Class Descriptions

Paddling Birch Bark and Dugout Canoes - Project Lakewell

Explore Drummond Island the same way it was done 200 years ago; in traditional hand crafted birch bark and dugout canoes. Experienced and knowledgeable, the Project Lakewell crew will lead half day expeditions in the waters surrounding the island. If paddling alone is your preference, selected dugout and bark canoes are also available for free checkout. If you are a canoe enthusiast, a history buff, an adventurer, or just want to experience the magic of paddling birch bark canoes and dugout canoes, this is truly a rare opportunity you won’t want to miss. Also be sure to go along on the voyageur canoe journey to Harbor island Nature Preserve on the outings page.

Old Time Sailing in a New Haven Sharpie - Hugh Covert

Experience traditional sailing on the Great Lakes as it was done long ago with an expert Great Lakes ecologist and passionate maritime arts master. The Gypsy M. (pictured at right) is a 1870 era replica 40 foot gaff-rigged New Haven Sharpie built by Hugh himself using 25 species of midwestern trees that he cut and sawed. Hugh is offering 2-hour guided outings aboard the Gypsy M. that will immerse (not a pun...) you in northern Lake Huron limnology, geography, wooden ship lore, and old time close-to-the-water sailing.

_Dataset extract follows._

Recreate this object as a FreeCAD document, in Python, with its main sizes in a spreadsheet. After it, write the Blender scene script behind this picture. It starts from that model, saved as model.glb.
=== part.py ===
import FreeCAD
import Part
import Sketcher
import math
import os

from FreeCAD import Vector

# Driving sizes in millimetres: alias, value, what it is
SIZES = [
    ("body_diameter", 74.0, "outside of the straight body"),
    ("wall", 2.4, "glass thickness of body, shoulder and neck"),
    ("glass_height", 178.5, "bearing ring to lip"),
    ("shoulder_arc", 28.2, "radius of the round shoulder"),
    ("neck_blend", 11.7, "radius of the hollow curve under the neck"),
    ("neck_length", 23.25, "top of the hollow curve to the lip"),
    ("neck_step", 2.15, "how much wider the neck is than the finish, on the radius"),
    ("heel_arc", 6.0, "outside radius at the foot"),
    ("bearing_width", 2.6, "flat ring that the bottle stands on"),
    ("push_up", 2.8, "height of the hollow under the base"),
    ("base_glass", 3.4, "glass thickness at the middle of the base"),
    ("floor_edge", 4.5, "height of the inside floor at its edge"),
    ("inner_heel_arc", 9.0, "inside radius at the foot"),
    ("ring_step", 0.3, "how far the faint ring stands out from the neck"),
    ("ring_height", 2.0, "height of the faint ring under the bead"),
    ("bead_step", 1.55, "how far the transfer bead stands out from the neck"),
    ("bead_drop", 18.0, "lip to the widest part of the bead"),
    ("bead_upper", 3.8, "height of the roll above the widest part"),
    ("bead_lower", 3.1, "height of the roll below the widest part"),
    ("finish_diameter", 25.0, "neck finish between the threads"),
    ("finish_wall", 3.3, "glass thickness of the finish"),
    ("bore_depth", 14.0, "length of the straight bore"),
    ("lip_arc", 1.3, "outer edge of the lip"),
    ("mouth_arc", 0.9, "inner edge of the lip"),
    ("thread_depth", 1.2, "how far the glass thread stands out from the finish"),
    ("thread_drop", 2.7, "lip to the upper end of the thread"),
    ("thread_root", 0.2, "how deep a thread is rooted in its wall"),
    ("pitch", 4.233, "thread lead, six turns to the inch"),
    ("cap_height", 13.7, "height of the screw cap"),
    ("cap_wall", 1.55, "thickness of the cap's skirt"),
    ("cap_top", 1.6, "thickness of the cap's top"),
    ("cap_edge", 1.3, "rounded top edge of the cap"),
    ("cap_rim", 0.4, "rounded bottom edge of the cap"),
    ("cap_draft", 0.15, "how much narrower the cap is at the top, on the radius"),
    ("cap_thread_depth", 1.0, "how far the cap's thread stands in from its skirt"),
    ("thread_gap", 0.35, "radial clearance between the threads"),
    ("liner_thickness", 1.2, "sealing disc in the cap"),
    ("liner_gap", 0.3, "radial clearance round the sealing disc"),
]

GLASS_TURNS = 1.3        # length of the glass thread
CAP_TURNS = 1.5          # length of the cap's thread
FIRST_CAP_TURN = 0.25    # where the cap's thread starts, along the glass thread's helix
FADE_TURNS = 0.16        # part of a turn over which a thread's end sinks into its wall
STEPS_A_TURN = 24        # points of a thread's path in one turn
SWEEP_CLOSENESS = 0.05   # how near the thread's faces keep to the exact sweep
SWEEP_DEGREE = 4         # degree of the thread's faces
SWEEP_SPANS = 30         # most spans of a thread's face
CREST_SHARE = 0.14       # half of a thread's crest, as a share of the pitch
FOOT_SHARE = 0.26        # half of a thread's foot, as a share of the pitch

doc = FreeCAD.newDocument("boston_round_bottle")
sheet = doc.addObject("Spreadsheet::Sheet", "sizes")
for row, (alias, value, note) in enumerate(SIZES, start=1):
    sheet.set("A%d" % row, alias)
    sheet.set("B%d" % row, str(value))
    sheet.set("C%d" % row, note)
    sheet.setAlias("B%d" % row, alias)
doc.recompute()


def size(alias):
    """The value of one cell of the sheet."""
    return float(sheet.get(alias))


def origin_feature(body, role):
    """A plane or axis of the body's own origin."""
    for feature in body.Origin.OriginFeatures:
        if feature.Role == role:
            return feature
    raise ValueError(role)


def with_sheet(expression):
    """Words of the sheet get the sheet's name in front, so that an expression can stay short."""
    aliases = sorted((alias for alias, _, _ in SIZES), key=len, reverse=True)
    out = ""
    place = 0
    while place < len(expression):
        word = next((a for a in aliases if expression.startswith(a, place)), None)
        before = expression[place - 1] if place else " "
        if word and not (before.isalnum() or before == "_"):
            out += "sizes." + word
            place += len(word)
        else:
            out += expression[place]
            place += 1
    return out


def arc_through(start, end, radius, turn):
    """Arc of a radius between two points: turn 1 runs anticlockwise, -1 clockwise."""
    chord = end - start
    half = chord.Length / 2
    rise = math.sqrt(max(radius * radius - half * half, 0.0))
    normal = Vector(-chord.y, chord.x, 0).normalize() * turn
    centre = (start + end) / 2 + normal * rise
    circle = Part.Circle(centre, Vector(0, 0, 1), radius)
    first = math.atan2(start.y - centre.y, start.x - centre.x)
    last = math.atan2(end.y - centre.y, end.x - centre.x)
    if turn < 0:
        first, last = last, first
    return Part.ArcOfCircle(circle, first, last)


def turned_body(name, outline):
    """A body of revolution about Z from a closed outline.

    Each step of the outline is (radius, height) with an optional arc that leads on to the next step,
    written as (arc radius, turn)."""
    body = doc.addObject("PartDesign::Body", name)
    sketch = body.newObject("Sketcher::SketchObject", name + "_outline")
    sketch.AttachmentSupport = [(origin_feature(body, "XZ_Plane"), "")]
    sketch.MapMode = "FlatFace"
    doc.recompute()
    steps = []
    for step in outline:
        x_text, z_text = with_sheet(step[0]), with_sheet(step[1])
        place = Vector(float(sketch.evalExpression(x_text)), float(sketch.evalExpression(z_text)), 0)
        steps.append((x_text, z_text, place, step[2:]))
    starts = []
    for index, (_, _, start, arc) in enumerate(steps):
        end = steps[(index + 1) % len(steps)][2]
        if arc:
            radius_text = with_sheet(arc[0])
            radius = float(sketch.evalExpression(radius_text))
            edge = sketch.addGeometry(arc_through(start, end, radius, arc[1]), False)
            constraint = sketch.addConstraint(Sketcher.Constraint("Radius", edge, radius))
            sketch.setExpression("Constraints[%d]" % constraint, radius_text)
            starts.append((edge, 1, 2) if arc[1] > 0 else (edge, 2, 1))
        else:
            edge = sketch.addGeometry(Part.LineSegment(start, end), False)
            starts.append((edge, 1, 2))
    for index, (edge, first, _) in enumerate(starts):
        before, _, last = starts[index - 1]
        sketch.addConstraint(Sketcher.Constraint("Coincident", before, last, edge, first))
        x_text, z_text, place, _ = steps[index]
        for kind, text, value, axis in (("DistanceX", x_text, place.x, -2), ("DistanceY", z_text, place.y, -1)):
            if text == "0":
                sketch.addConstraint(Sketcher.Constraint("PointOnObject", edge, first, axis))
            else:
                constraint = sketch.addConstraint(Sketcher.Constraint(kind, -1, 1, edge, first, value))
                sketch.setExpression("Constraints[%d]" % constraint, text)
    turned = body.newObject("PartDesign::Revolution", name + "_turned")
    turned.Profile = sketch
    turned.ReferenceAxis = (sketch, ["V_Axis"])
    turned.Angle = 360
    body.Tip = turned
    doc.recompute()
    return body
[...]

This is an Outing that requires pre-registration and pre-payment of the $30 fee before the event registration deadline. Since the Gypsy M. will accommodate only 6 people per outing, space is limited... so register early

Building the White Pine Dugout Canoe - Multiple Instructors

Building a boat is a truly magical and rewarding experience, and continuing the GLTAG tradition that began with the spruce bark canoe in 2013, a moose skin canoe in 2014, and a birch bark canoe in 2015, for this year we will be replicating a historic Pottawatomi dugout canoe in the collection of the Jijak Foundation. We will have the original on-site, and will be following its lines to make this historic craft live again. Guiding this project will be a team that includes the expert tool and woodworking skills of Larry Horrigan - combined with historical presentation and guidance by event hosts Kevin Finney and Erik Vosteen - who all combined have researched and built tens of dugout and bark canoes. The dugout is a very durable and practical boat that has a history spanning tens of thousands of years, and most of the globe... Come help us make another beautiful boat come alive on Warners Cove...

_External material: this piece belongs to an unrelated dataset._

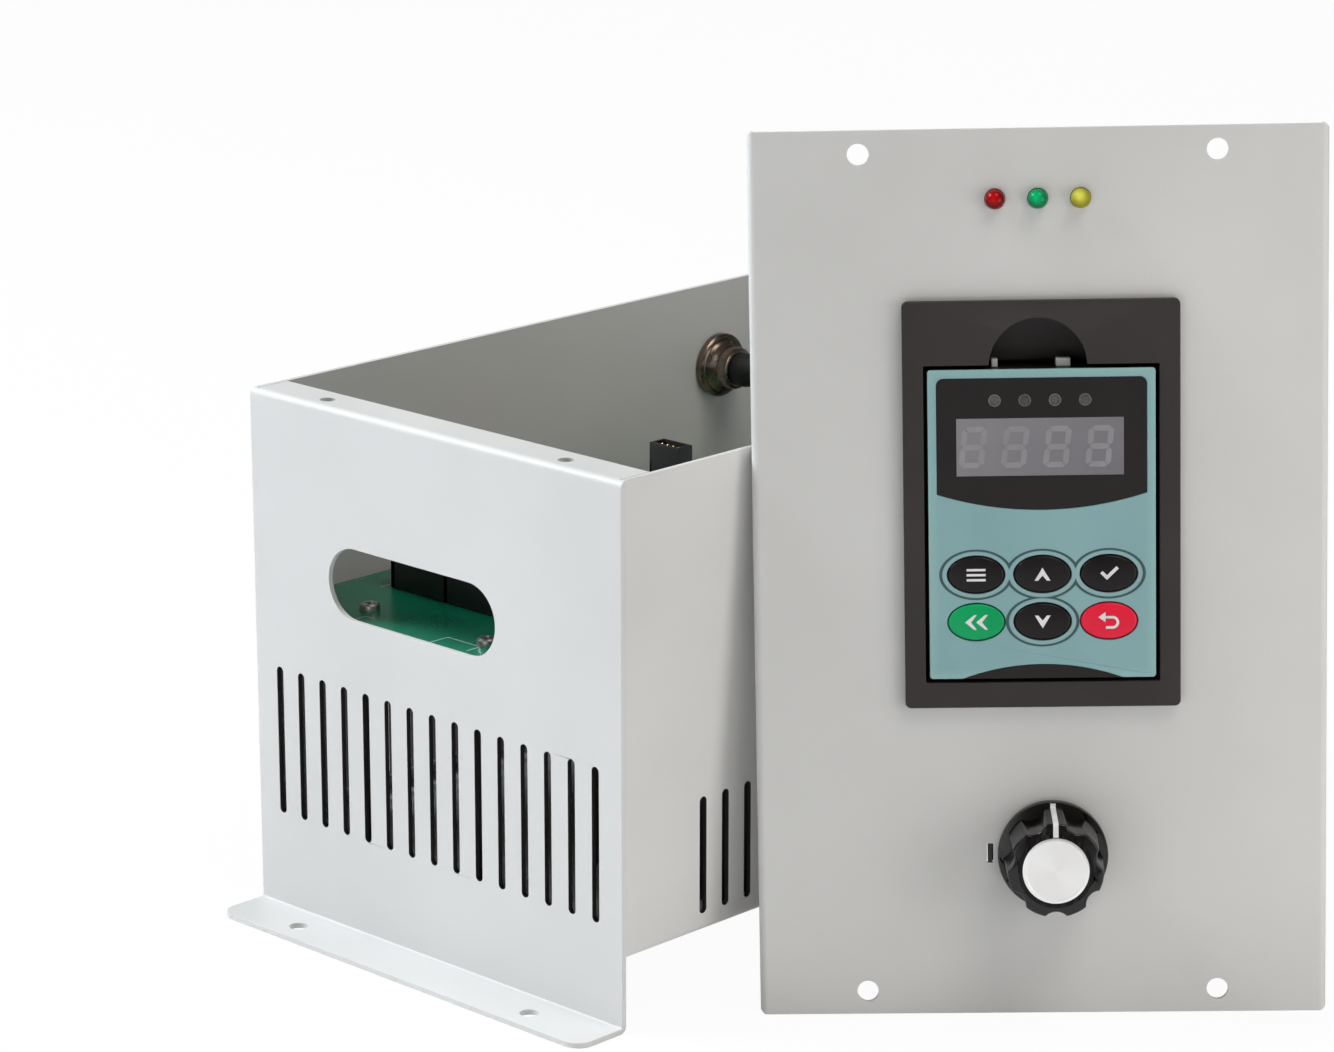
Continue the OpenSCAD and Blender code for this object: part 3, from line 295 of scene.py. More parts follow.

Canoe Poling - Roger LaBine

Warners Cove is the perfect location for learning and practicing the art of poling a canoe. Poling, or pushing the canoe with a long pole while standing in the canoe, is a technique that is used when paddling can not supply enough power to keep the boat moving. Poling enables movement in the heavy vegetation of the rice beds for harvesting manoomin, and is also often used when traveling upstream in faster rivers and streams -  poling upstream is often called “setting” in historic accounts. Roger will show how to make the push-pole and how to use it effectively in many situations.

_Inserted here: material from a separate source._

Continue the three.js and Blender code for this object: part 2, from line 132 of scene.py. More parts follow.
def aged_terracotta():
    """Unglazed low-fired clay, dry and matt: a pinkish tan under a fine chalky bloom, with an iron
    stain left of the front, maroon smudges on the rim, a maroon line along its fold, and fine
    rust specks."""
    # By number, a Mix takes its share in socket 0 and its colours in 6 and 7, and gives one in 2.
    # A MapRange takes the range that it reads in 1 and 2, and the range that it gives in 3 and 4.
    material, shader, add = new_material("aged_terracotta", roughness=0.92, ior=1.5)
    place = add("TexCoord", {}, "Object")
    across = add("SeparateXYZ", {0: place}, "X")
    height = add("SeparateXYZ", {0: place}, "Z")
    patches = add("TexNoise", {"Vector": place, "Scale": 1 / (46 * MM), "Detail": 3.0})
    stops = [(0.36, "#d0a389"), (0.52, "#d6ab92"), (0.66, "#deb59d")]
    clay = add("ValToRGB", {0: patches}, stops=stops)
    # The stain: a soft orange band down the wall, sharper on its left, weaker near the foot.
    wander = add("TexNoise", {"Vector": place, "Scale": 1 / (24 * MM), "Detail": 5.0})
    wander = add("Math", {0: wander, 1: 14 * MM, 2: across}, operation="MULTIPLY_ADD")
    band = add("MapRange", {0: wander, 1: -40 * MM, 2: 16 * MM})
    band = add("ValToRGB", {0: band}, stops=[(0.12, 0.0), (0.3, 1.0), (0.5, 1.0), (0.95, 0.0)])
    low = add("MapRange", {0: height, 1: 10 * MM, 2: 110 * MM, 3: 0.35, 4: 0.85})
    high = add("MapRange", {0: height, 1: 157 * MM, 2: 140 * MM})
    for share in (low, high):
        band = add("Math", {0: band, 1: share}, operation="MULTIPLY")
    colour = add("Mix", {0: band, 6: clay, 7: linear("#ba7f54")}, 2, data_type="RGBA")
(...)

Voyageur Canoe Expedition to Harbor Island - Project Lakewell

From the late 1600s well into the 19th Century, the waters around Drummond Island served as a busy highway of the fur trade. Hundreds of large birch bark canoes laden with goods bound for remote posts west and north of Lake Superior passed the island annually traveling up the St. Mary’s River. In recognition of this rich historical legacy, we are proud to offer an expedition in an authentic 24’ birch bark “Canot du Nord” to the Harbor Island National Wildlife Refuge. The island, shaped like a giant horseshoe, is a pristine virgin wilderness which has has never been timbered or dredged. The main bay is over ½ mile wide. Harbor Island is both zoologically and botanically rich as home to coopers hawks, osprey, northern harriers, loons, bald eagles, rare orchids, gentians, and lobelias.